EXERCISE DETAILS> In the records below, find the line that contains "points = [vertex.co" and the line that contains "bpy.context.scene.collection.objects.link(empty)". Set down exactly those lines and every line between them, and nothing more.

INPUT DATA>
** START **
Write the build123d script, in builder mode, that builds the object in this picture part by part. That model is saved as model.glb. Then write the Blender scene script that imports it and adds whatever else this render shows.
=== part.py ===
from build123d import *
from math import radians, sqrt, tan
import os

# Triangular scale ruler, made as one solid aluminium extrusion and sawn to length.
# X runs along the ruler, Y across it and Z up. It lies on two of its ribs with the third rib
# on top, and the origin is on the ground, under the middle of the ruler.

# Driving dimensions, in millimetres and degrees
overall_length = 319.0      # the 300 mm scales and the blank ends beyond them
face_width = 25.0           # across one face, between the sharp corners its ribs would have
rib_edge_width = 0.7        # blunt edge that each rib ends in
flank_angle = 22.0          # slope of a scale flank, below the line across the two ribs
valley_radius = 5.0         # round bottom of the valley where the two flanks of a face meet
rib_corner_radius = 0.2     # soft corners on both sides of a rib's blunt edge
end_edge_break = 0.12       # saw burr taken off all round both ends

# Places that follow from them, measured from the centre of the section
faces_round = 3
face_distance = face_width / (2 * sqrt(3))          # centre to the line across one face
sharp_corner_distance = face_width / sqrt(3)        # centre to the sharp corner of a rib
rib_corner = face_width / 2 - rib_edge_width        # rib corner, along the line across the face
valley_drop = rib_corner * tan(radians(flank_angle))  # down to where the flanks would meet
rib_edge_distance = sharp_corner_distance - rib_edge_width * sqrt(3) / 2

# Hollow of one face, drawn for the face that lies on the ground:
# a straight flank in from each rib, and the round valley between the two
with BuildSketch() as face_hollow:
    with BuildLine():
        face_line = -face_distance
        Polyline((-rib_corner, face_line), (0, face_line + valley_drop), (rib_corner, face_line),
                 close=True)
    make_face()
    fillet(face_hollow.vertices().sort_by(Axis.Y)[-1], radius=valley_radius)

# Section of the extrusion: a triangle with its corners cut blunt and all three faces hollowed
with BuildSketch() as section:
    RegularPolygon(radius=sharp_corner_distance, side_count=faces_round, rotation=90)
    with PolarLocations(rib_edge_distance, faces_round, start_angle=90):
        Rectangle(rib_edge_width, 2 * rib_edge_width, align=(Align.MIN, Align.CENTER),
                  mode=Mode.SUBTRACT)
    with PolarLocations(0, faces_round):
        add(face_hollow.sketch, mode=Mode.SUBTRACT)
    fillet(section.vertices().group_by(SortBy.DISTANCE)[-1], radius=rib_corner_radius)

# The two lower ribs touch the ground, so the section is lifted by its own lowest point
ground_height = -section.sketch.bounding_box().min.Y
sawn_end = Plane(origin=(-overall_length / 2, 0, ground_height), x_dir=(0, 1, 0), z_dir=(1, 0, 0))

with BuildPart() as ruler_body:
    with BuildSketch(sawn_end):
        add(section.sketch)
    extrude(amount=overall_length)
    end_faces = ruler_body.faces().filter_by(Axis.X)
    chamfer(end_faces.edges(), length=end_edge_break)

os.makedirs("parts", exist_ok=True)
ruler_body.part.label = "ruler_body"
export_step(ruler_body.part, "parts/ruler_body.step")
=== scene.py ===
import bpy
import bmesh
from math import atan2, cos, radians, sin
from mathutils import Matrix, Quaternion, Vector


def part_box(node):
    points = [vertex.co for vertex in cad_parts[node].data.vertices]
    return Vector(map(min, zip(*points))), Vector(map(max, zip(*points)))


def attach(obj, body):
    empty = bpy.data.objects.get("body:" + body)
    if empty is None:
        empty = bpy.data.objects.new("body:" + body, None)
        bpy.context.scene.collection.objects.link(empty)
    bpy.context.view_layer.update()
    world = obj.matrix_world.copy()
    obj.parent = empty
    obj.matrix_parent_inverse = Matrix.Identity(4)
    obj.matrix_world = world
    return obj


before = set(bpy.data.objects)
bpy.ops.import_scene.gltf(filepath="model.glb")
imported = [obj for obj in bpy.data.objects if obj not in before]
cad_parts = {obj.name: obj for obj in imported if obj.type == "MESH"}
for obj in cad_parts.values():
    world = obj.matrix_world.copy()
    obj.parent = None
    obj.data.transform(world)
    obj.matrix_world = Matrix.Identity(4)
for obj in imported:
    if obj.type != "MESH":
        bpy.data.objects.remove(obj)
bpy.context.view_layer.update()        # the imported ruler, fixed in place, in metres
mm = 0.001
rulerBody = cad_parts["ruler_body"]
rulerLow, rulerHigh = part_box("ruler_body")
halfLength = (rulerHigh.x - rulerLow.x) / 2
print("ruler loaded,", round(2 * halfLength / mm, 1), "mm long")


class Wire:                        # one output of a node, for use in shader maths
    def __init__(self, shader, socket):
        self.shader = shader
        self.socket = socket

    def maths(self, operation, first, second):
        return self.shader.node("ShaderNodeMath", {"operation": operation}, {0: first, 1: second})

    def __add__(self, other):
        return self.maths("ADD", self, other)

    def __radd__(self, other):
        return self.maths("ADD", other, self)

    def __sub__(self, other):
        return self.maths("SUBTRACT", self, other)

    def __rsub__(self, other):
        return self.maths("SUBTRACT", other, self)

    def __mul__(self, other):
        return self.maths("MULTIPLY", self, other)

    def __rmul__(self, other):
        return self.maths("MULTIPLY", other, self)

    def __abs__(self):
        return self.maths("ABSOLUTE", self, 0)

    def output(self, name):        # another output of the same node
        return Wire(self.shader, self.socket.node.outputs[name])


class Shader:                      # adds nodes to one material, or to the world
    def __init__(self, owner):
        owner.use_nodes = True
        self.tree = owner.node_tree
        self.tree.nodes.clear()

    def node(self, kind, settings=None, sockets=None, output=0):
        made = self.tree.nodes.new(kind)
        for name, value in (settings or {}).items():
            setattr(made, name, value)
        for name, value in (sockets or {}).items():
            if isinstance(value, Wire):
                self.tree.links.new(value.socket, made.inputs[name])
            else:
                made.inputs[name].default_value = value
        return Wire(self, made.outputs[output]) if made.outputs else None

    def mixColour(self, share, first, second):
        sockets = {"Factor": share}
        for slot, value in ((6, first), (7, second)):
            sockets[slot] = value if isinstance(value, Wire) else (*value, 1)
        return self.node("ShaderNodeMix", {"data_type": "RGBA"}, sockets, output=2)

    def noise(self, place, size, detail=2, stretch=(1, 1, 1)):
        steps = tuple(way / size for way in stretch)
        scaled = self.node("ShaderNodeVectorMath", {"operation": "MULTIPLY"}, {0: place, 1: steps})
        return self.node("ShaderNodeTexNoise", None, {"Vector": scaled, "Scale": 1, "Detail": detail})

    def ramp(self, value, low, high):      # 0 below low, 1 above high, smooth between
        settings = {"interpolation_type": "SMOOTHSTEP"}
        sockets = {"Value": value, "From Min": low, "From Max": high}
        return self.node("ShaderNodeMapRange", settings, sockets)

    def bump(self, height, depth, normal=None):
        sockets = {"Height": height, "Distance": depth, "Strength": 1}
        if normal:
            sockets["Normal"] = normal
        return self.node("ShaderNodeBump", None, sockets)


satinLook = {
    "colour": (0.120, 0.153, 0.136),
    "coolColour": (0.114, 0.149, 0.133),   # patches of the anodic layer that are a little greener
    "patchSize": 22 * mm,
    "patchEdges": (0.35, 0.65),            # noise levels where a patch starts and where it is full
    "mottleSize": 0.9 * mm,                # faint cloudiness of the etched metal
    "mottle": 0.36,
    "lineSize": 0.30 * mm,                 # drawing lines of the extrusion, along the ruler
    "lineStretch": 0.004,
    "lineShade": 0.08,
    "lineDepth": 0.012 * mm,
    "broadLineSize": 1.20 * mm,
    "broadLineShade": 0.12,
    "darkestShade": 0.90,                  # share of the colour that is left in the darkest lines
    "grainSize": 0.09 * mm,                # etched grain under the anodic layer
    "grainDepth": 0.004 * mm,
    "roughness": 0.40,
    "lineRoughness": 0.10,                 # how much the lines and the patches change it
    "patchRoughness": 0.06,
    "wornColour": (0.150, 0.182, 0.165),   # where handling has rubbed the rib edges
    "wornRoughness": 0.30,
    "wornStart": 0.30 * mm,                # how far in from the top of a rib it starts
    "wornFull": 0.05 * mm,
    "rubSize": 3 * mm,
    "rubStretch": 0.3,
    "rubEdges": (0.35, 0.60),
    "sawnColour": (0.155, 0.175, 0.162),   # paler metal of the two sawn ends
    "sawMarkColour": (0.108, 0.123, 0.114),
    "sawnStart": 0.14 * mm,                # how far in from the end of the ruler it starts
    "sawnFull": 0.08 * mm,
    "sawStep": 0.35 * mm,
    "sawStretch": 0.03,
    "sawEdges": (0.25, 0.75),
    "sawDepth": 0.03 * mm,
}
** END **
** START **
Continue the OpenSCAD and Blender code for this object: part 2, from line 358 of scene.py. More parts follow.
** END **
THE RESULT>
    points = [vertex.co for vertex in cad_parts[node].data.vertices]
    return Vector(map(min, zip(*points))), Vector(map(max, zip(*points)))


def attach(obj, body):
    empty = bpy.data.objects.get("body:" + body)
    if empty is None:
        empty = bpy.data.objects.new("body:" + body, None)
        bpy.context.scene.collection.objects.link(empty)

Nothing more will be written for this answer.